Suppose $p$ and $q$ are connected by a causal (i.e. its tangent vectors have non-positive norm) curve $\gamma$. If $\gamma$ is not a null geodesic, can it be deformed into a smooth, timelike curve still connecting $p$ and $q$?
This is in Hawking and Ellis The large scale structure of space-time, Proposition 4.5.10. I write the proof below with as many details as I could fill in.
Denote by $D_t$ the covariant derivative along $\gamma$ induced by the Levi-Civita connection $\nabla$. We know $\gamma$ is a null geodesic if the acceleration vector $D_t \gamma '(t) = 0$ and $\langle \gamma'(t), \gamma'(t)\rangle = 0$ everywhere. Thus, if $\gamma$ is not a null geodesic, there must exist a point $t_0$ where $D_t\gamma'(t_0) \neq 0$ or where $\langle \gamma'(t_0), \gamma'(t_0) \rangle < 0$. By continuity, if either of these cases hold, then they hold on an open interval $I = (t_1, t_2)$. However, if $\langle \gamma'(t), \gamma'(t) \rangle < 0$ on $I$ then $\gamma$ is already timelike, so there is nothing to prove. Consequently, we assume that $D_t \gamma' \neq 0$ on $I$. Here it is claimed in the book that $$ \langle D_t \gamma'(t), \gamma'(t) \rangle = \frac 12 \partial_t \langle \gamma'(t), \gamma'(t) \rangle = 0, $$ but I cannot see why this is so. Can we reparametrize any causal curve so its velocity has constant norm even it at some points the curve becomes null? Taking this for granted, we deduce that $D_t \gamma'$ is spacelike and thus $a(t) ^2 := \langle D_t \gamma'(t), D_t \gamma'(t)\rangle > 0$ on $I$.
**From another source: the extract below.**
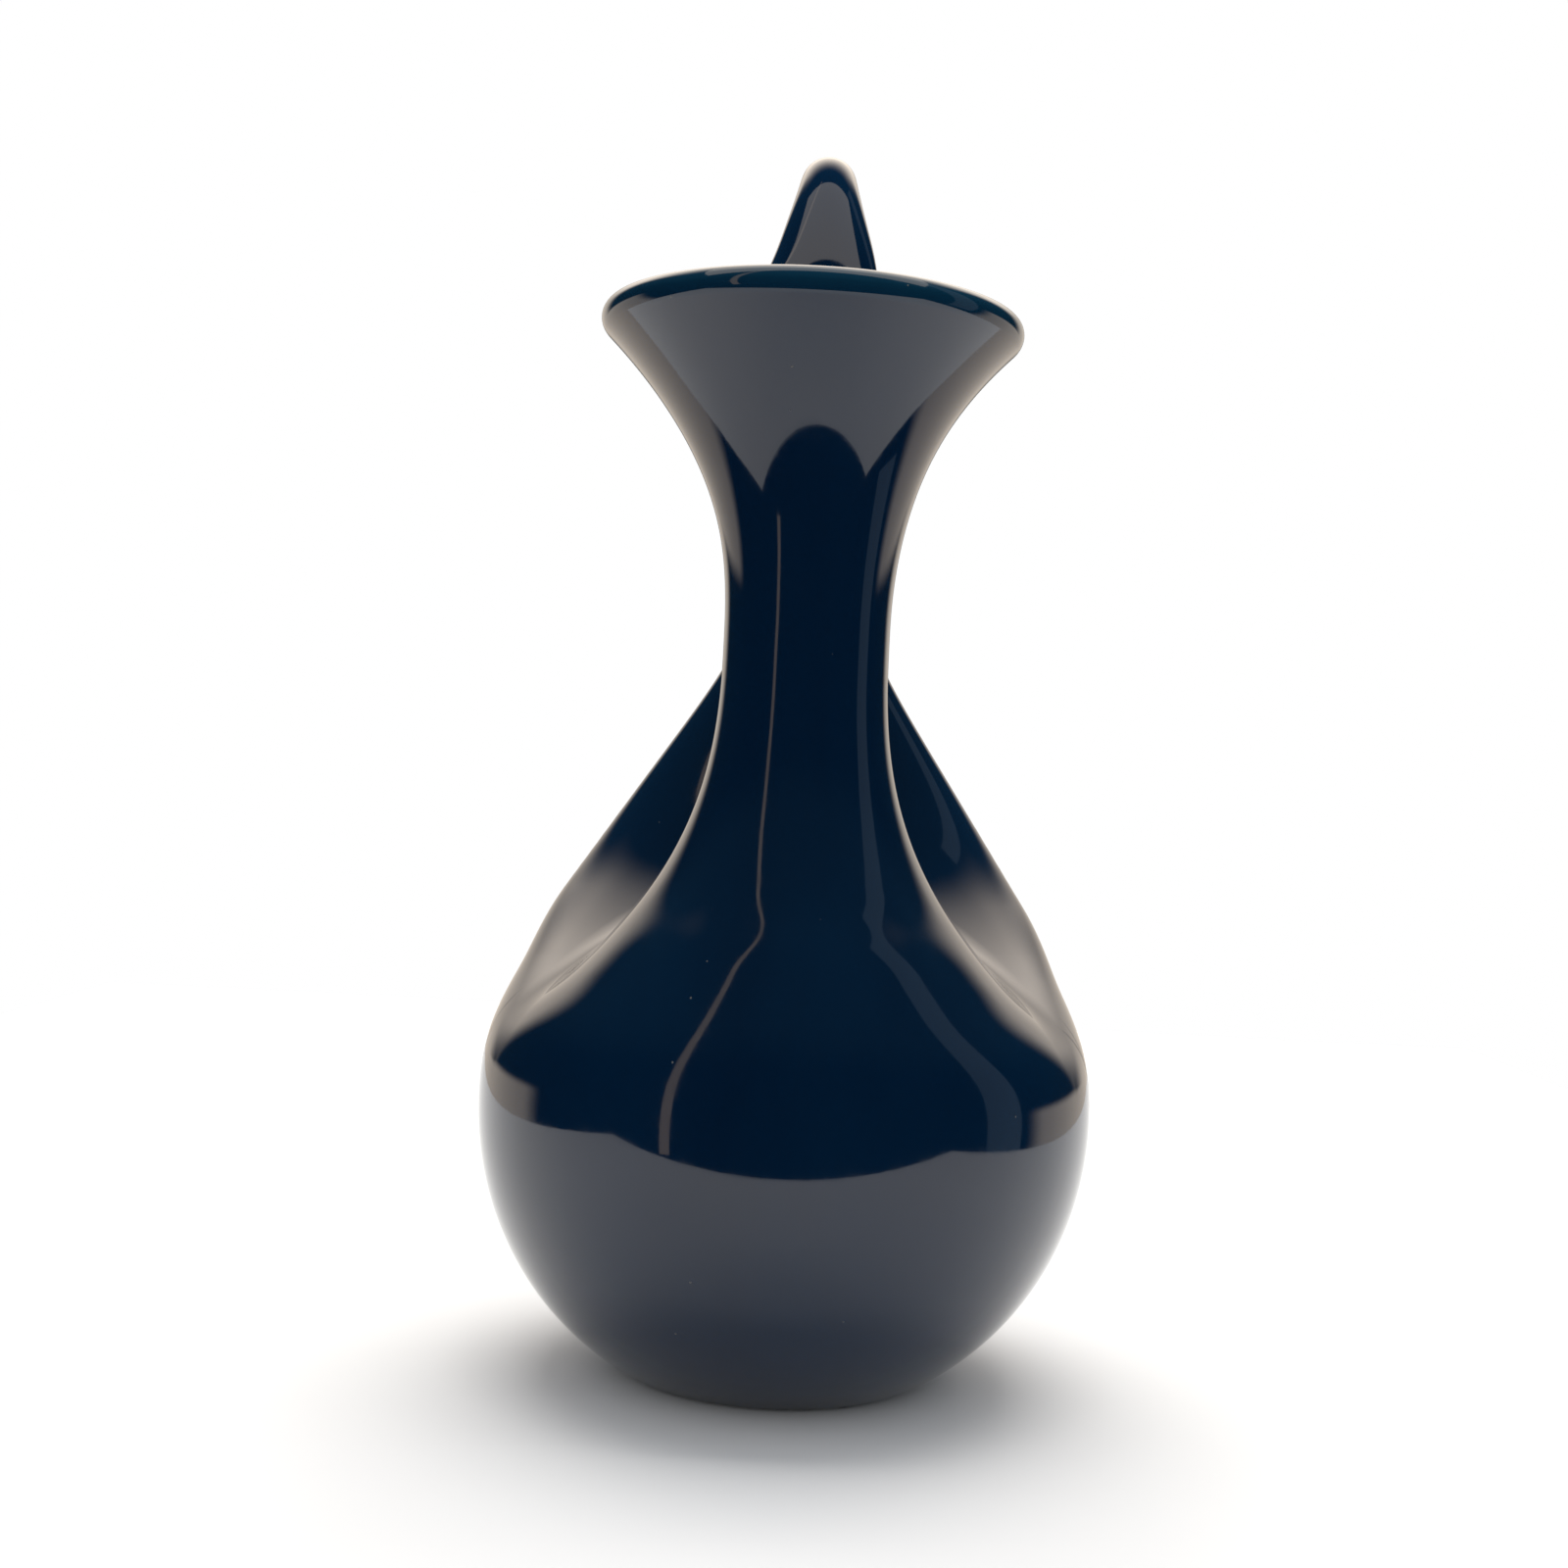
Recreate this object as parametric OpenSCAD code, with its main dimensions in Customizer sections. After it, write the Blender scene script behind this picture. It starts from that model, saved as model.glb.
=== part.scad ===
// High-handled ceramic ewer: a round belly whose shoulder divides into a slender
// trumpet neck in front and a broad cowl behind, and the cowl draws out into a
// loop handle that arches over and grows into the back of the lip.
// Frame: millimetres, +Z up, origin at the centre of the foot on the table.
// The neck stands towards -Y, the handle towards +Y, and X = 0 is the plane of symmetry.

/* [Belly] */
// Greatest radius of the belly
belly_r = 75; // [60:0.5:95]
// Height of the widest point above the table
belly_z = 66; // [55:0.5:80]
// Roundness of the lower belly: 2 is a circle, more is fuller
belly_fullness = 2.04; // [2:0.01:2.4]
// Thickness of the clay wall
wall = 5; // [4:0.1:6.5]

/* [Foot] */
// Inner radius of the turned foot ring
foot_bore_r = 30; // [22:0.5:32]
// Height of the foot ring, where the bowl sits on it
foot_h = 6; // [5:0.25:9]
// Depth of the hollow under the base disc
foot_recess = 2.5; // [1.5:0.1:3.5]

/* [Neck] */
// How far the neck's axis stands in front of the belly's axis
neck_forward = 20; // [14:0.5:26]
// Radius of the neck at its waist
waist_r = 19.7; // [16:0.1:25]
// Height of the neck's waist
waist_z = 179; // [160:1:205]
// Spread of the bell under the neck, as a share of the belly radius
bell_spread = 1.32; // [1.2:0.01:1.4]

/* [Mouth] */
// Radius at which the flare meets the lip
flare_r = 48.9; // [40:0.1:60]
// Height at which the flare meets the lip
lip_z = 249.3; // [225:0.1:275]
// Thickness of the lip, across the wall
lip_thick = 7.5; // [6:0.1:9]
// Length of the lip, along the wall
lip_long = 3.9; // [3:0.1:6]

/* [Handle] */
// Height of the top of the handle
handle_top_z = 311; // [290:1:340]
// Reach of the handle's back line at its waist, behind the belly's axis
handle_back_y = 56.8; // [52:0.2:59]
// Reach of the loop's centre line at its outermost point
loop_out_y = 58.5; // [54:0.5:64]
// Half width of the handle where it is a plain strap
strap_half_w = 12.5; // [9:0.1:15]
// Half thickness of the strap
strap_half_t = 8.2; // [6.5:0.1:9.5]
// Radius of the handle at the top of its arch
arch_r = 6.9; // [5.5:0.1:8]
// Half width of the tongue where it meets the lip
root_half_w = 19; // [14:0.5:22]

/* [Joints] */
// Depth of the spigots that locate one clay section in the next
spigot = 3; // [2:0.1:4]
// Gap left round a spigot for the slip that lutes it
slip_gap = 0.15; // [0.1:0.05:0.3]

/* [Hidden] */

glaze = [0.02, 0.09, 0.17];
bare_clay = [0.74, 0.66, 0.55];

round_fn = 96;         // facets that stand for a full turn in the preview
row_count = 14;        // rows of points up each shoulder
seam_steps = 38;       // steps along the seam between the two shoulders
front_steps = 34;      // steps round the front of the belly joint
back_steps = 42;       // steps round the back of the belly joint
strap_steps = 40;      // points round a section of the handle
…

We can Fermi transport a vector with positive inner product against $\gamma'$ to obtain a vector field $W$ along $\gamma|_I$ s.t. $c(t) := -\langle W, \gamma'(t)\rangle > 0$ on $I$ and generate the variation $$ \Gamma(s, t) = \exp_{\gamma(t)}(s (x W + y D_t \gamma'(t))), \quad S = \partial_s \Gamma(s, t), \quad T = \partial_t \Gamma(s, t) $$ where $x$ and $y$ are functions to be chosen momentarily but keeping in mind the requirement that $x(t_1) = x(t_2) = y(t_1) = y(t_2) = 0$ to ensure $\Gamma_s(t_1) = \gamma(t_1)$ and $\Gamma_s(t_2) = \gamma(t_2)$. Then, $\Gamma_s(t)$ will be timelike if $\langle T, T \rangle < 0$ everywhere, which would hold if the the derivative with respect to $s$ at $s = 0$ were negative:
\begin{align} - 1 &= \frac{1}{2} \partial_s|_0 \langle T, T \rangle = \langle D_s T, T \rangle \\ &= \langle D_t S, T \rangle & \nabla \text{ is torsion free,} \\ &= \partial_t \langle S, T \rangle - \langle S, D_t T\rangle & \text{metric compatibility,} \\ &= \partial_t (x \langle W, \gamma' \rangle) - x \langle W, D_t \gamma'\rangle - y \langle D_t \gamma', D_t \gamma' \rangle & T|_{s = 0} = \gamma', \\ &= u' + \langle W, D_t \gamma'\rangle c ^{-1} u - y a(t) ^2 & \text{Letting } u = - x c. \end{align} With the integrating factor $b(t) = -\int_{t_1} ^t \langle W, D_t \gamma'(s) \rangle c(s) ^{-1} \mathrm{d} s$ we have \begin{align} (u e ^{-b})' e ^{b} = y a(t) ^2 - 1 &\Rightarrow u = e ^b \int_{t_1} ^t e ^{-b(s)} (y(s) a(s) ^2 - 1) \mathrm{d} s \\ &\Rightarrow x = c(t) ^{-1}e ^{b(t)} \int_{t_1} ^t e ^{-b(s)} (1 - y(s) a(s) ^2) \mathrm{d} s. \end{align} To satisfy our earlier constraints, we could let $y$ be a parabola with roots ata $t_1$ and $t_2$. By scaling and applying the intermediate value theorem, we could find an appropriate factor s.t. $$ \int_{t_1} ^{t_2} e ^{-b(s)}(1 - y(s) a(s) ^2) \mathrm{d} s = 0$$ because $a(s)$ does not vanish. However, in the book, they instead define $$ x = c^{-1} e ^b \int_{t_1}^t e^{-b}(1 - a^2 y/2) \text d s $$ and I do not understand where this extra factor of a half is coming from. I think I may be misunderstanding the proof. Could someone point me in the right direction?